VTB Group, Russia’s second-biggest lender, faces pressure in London from U.K. regulators because of the standoff with Europe over Ukraine, according to the chairman of the state-run bank.
“There is clear political motivation here,” Andrey Kostin, chairman of the Moscow-based banking group, told reporters in Moscow, criticizing the Bank of England for making demands that exceed its oversight functions. He said the U.K. regulator had been putting “very strong pressure in recent weeks” on its VTB Capital Plc investment banking unit in London, according to comments published earlier in Izvestia newspaper and confirmed by his press office.
Kostin, a former Soviet diplomat in London, warned earlier this month that Russia is in a Cold War with the U.S. and Europe and all of its banks could face sanctions.
The U.S. and its economic allies have been weighing tougher sanctions on Russian companies and industries, while NATO has accused President Vladimir Putin’s government of accused stoking ethnic unrest in Ukraine’s eastern regions.
The Bank of England has made additional demands on VTB’s London unit relating to capital levels and liquidity controls, Chief Financial Officer Herbert Moos said at the briefing.
A spokeswoman for the Bank of England declined to comment when called by Bloomberg.
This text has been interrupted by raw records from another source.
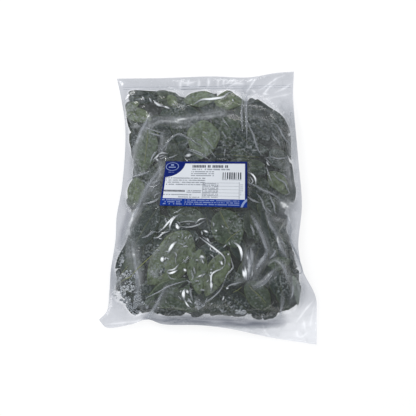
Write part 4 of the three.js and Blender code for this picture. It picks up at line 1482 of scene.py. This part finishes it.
# %% The tree that sweeps an oval along them
def fold_tree(values):
    """Sweeps a flat oval along every path, wide in the middle and closing at both ends."""
    tree, given, result = new_tree("folds", **values)
    curves = add(tree, "GeometryNodeMeshToCurve", {"Mesh": given["Geometry"]})
    steps = {"Curve": curves.outputs[0], "Length": given["step"]}
    even = add(tree, "GeometryNodeResampleCurve", steps, mode="LENGTH")
    share = add(tree, "GeometryNodeSplineParameter").outputs["Factor"]
    arch = sum_up(tree, "SINE", sum_up(tree, "MULTIPLY_ADD", share, 2.9, 0.12))
    fade = sum_up(tree, "POWER", arch, given["taper"])
    faded = store(tree, even.outputs[0], "fade", fade)
    oval = add(tree, "GeometryNodeCurvePrimitiveCircle", {"Resolution": 12, "Radius": 0.5})
    flat = add(tree, "ShaderNodeCombineXYZ", {0: 1.0, 1: given["flatness"], 2: 1.0})
    flat_oval = add(tree, "GeometryNodeTransform", {"Geometry": oval.outputs[0], "Scale": flat.outputs[0]})
    where = add(tree, "GeometryNodeInputPosition").outputs[0]
    sideways = add(tree, "ShaderNodeSeparateXYZ", {0: where}).outputs[0]
    fall = sum_up(tree, "MULTIPLY", sum_up(tree, "ABSOLUTE", sideways), given["softness"])
    crested = store(tree, flat_oval.outputs[0], "crest", sum_up(tree, "SUBTRACT", 1.0, fall))
    swept = add(
        tree, "GeometryNodeCurveToMesh",
        {
            "Curve": faded,
            "Profile Curve": crested,
            "Scale": sum_up(tree, "MULTIPLY", recall(tree, "width"), fade),
            "Fill Caps": True,
        },
    )
    # How milky the swept piece is; on the crease beads this is a painted highlight.
    milky_and_bright = sum_up(tree, "MULTIPLY", recall(tree, "crest"), recall(tree, "fade"))
    milky_and_bright = sum_up(tree, "MULTIPLY", milky_and_bright, recall(tree, "milk"))
    return close_tree(tree, store(tree, swept.outputs[0], "haze", milky_and_bright), given["material"], result)


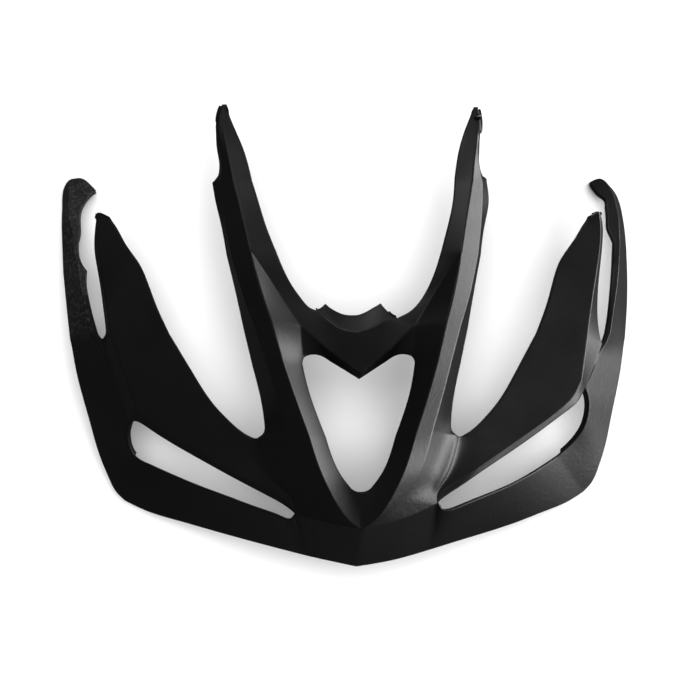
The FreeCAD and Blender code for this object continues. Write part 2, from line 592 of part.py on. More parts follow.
os.makedirs("parts", exist_ok=True)
for item in parts:
    if len(item.Shape.Solids) != 1:
        raise RuntimeError("%s is not one solid" % item.Label)
    item.Shape.exportStep("parts/%s.step" % item.Label)
    print(item.Label, round(item.Shape.Volume, 1))
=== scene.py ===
import math

import bpy
import numpy as np
from mathutils import Matrix, Vector


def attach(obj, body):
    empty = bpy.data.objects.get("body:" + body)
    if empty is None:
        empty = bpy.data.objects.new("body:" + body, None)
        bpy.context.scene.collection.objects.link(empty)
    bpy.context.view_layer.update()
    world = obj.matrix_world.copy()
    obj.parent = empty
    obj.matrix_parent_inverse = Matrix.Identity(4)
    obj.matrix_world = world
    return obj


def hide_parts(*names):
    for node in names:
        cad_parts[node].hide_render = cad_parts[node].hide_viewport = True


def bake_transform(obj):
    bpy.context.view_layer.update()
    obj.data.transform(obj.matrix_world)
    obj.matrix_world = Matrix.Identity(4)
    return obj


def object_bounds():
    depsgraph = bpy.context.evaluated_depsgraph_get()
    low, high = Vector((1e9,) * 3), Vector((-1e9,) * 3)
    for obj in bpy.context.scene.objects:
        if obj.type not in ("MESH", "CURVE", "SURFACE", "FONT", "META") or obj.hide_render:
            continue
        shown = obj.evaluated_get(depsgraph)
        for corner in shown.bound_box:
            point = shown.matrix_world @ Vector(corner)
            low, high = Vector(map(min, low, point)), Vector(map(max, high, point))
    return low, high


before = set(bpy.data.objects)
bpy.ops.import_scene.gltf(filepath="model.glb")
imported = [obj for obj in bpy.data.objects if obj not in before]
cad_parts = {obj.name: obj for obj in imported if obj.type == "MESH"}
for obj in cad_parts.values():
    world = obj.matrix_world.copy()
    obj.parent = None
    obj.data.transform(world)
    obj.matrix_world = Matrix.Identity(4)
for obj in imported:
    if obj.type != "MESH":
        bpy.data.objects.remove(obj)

MM = 0.001
cad_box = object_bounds()

# Sizes in millimetres.
WALL = 2.6            # thickness of the moulding
EDGE_ROUND = 0.55     # rounding of every edge of the moulding
ROW_INSET = 0.5       # first row of vertices beside a line
ARC_STEPS = 3         # faces in each quarter turn of a rounded edge
TOP_HELD = 0.3        # most of the local width that a rounded edge may take
BOX_MARGIN = 0.02     # how far the look stays inside the CAD box

RIGHT, LEFT = 1, -1
SIDES = ((RIGHT, "right"), (LEFT, "left"))


# The named lines of the moulding, in millimetres, drawn for the right side.
# Where the two sides differ, each has its own.
CENTRE_TOP = (0, -66.2, 41.8)
GAP_END = (33.1, -36, 35.2)
INNER_SPLIT = (61.7, -1, 30)
INNER_MIDDLE = (54.2, -13.8, 31.6)

# The prongs, ribs and collar.
STEP_CREST = (40.75, 52.2, 33.1)
STEP_SHOULDER = (44.2, 52.2, 31)
CREST_PRONG = [(43.3, 78.2, 28.7), (43.4, 68, 30), (42.1, 60, 31.4), STEP_CREST]
CREST_STEP = [STEP_CREST, (40.5, 50.6, 33.5)]
CREST_REAR = [(40.5, 50.6, 33.5), (36.8, 34, 38), (34.9, 25, 40.5)]
CREST_MIDDLE = [(34.9, 25, 40.5), (30.7, 7.7, 44.5), (28.5, 0.5, 45.8)]
CREST_BRIDGE = [(28.5, 0.5, 45.8), (25, -12.5, 47.6)]
CREST_HOLE = [(25, -12.5, 47.6), (21, -25, 48.6), (17, -36.5, 48.4)]
CREST_NOSE = [(17, -36.5, 48.4), (12.9, -49, 47), (9, -56.9, 45)]
CREST_FRONT = [(9, -56.9, 45), (5, -62.5, 43.3), CENTRE_TOP]

SHOULDER_STEP = [STEP_SHOULDER, (44.4, 50.6, 31.2)]
SHOULDER_REAR = [(44.4, 50.6, 31.2), (43.3, 38, 33.6), (41.3, 25, 36.8)]
SHOULDER_MIDDLE = [(41.3, 25, 36.8), (37, 9, 40.8), (34, 0.5, 42.7)]
SHOULDER_BRIDGE = [(34, 0.5, 42.7), (30, -12.5, 44.8)]
SHOULDER_HOLE = [(30, -12.5, 44.8), (26.3, -25, 45.8), (22.7, -36.5, 45.4)]
SHOULDER_NOSE = [(22.7, -36.5, 45.4), (19.5, -47, 43.6), (14, -57, 41.4)]
SHOULDER_FRONT = [(14, -57, 41.4), (8, -62.2, 41.4), CENTRE_TOP]

FOOT_REAR = {
    RIGHT: [(46.7, 51.4, 28), (47, 45, 29), (45, 36, 30.5), (42.9, 25, 32.2)],
    LEFT: [(47.7, 50.8, 28), (46.6, 44, 29.2), (44.8, 36, 30.5), (42.9, 25, 32.2)],
}
FOOT_MIDDLE = [(42.9, 25, 32.2), (39.4, 9.5, 34), (37.6, 0.5, 34.5)]
FOOT_BRIDGE = [(37.6, 0.5, 34.5), (34.6, -12.5, 34.5)]
FOOT_HOLE = [(34.6, -12.5, 34.5), (31.9, -24, 35), (30.9, -31, 35.3), (31.2, -34.6, 35.4), GAP_END]

COLLAR_FOOT = [(34.9, 25, 40.5), (28.2, 15, 39.4), (23.6, 7.6, 40.1), (18.5, -0.4, 41.3)]
HOLE_BRIDGE = [(18.5, -0.4, 41.3), (18.1, -12.5, 41)]
HOLE_RIB = [(18.1, -12.5, 41), (17.2, -17.4, 41.9), (15.4, -24.4, 43), (11, -36.5, 43.2)]
HOLE_NOSE = [(11, -36.5, 43.2), (6.3, -48.6, 42.6), (3, -53, 42)]
HOLE_FRONT = [(3, -53, 42), (1.6, -53.9, 41.9), (0, -54.2, 41.8)]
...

The regulator has been tightening rules for non-European banks seeking a foothold in the U.K. by introducing a series of tests to ensure financial stability.
Pressure from British regulators to bolster capital was squeezing the profitability of overseas banks that operate out of London, the head of VTB’s overseas investment banking, Atanas Bostandjiev, said in an internal memo in November. Moscow-based VTB Capital has offices in London, New York, Hong Kong, Dubai and Singapore, according to its website.
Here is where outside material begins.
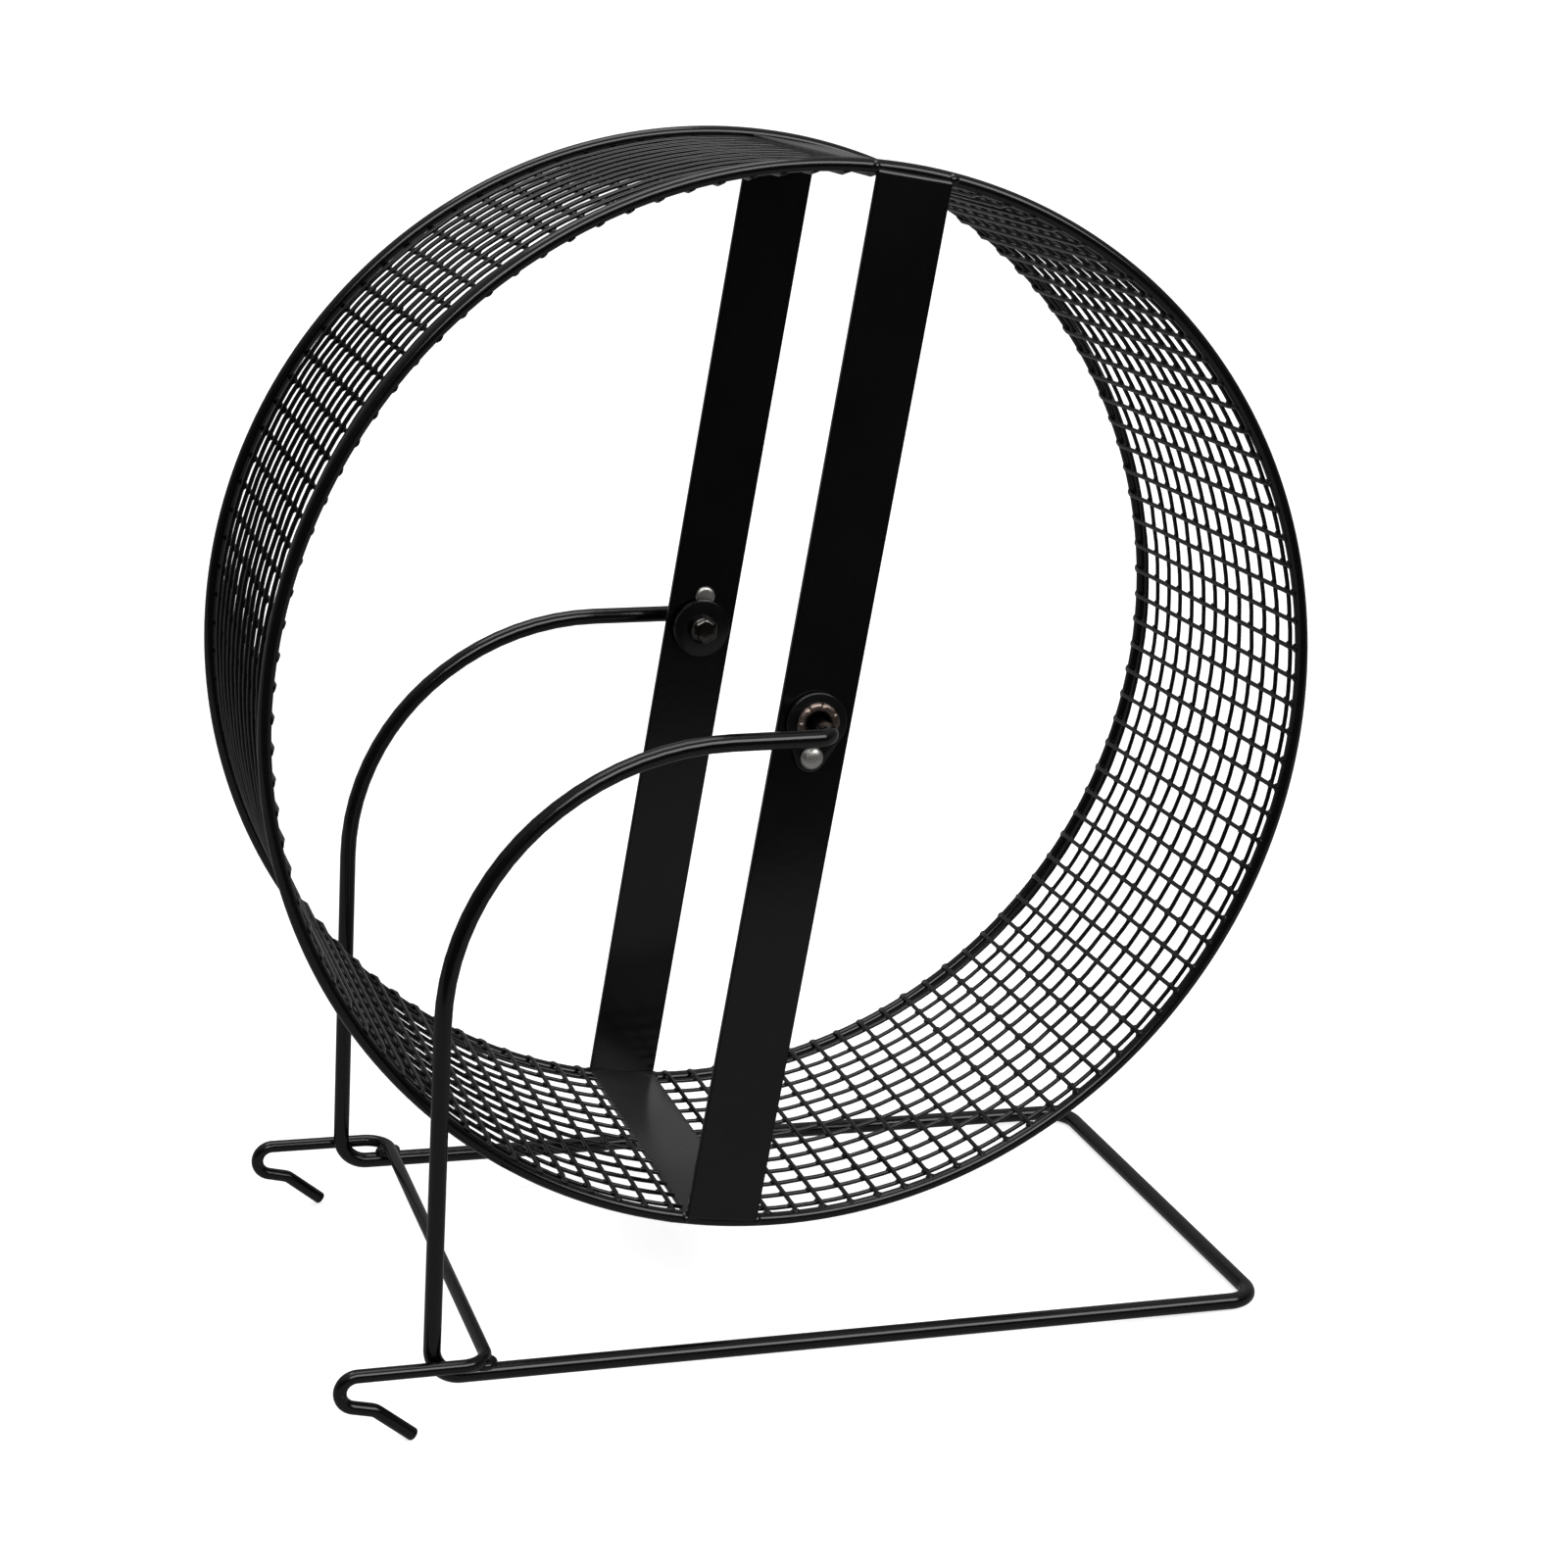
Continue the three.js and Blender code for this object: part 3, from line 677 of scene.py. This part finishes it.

VTB plans to reduce payroll expenses 15 percent in 2014 and 2015 in its corporate-investment banking group, according to a presentation on its website today. The group isn’t planning big job cuts and may rely on trimming bonuses and offering some part-time work, Deputy Chairman Yulia Chupina said today.
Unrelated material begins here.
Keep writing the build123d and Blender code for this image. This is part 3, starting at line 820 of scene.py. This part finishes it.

Kostin also accused the U.S. of using a “financial weapon” to achieve political goals, referring to Visa and MasterCard cutting off Bank Rossiya from their systems after U.S. sanctions on the lender controlled by a billionaire associate of Putin, according to the interview.
He also said U.S. regulators were deliberately withholding cooperation with Russia over implementation of a law requiring financial institutions worldwide to report details of accounts and transactions of their American customers. “The U.S. authorities are forcing Russian banks to participate in this process singlehandedly, which is expensive and difficult to carry out,” Kostin said in the newspaper interview.
VTB’s shares have dropped 21 percent this year as tensions grew over Ukraine and the U.S. and European Union levied sanctions against Russian officials for the annexation of Crimea. The stock rose 1.8 percent to 3.91 kopeks at the close in Moscow.
Investment banks including Moscow-based VTB Capital say Russia’s economy will shrink for at least two quarters as penalties for Crimea rattle markets, curb investment and raise the cost of borrowing.
This year may be more “difficult” in terms of financial results than 2015 and 2016 with a potential increase in provisions on Ukraine, Kostin said today.
Russian state companies such as gas exporter OAO Gazprom and OAO Rosneft, the world’s biggest publicly traded oil producer by output, should gradually switch to ruble payments for their customers to avoid having to process transactions via the U.S. banking system, Kostin said in Izvestia.
“This would allow them to resolve the problem of depending on payments that always go via New York,” he said in the newspaper. VTB doesn’t have a “very serious” business presence in the U.S., Kostin said at the briefing.
Foreign partners are under pressure from their governments on issues including attending the annual St. Petersburg International Economic Forum, the top Russian investment conference, according to Kostin. Nonetheless, several European and U.S. banks visited VTB in recent weeks to say they’ll keep working in Russia, he said in the newspaper.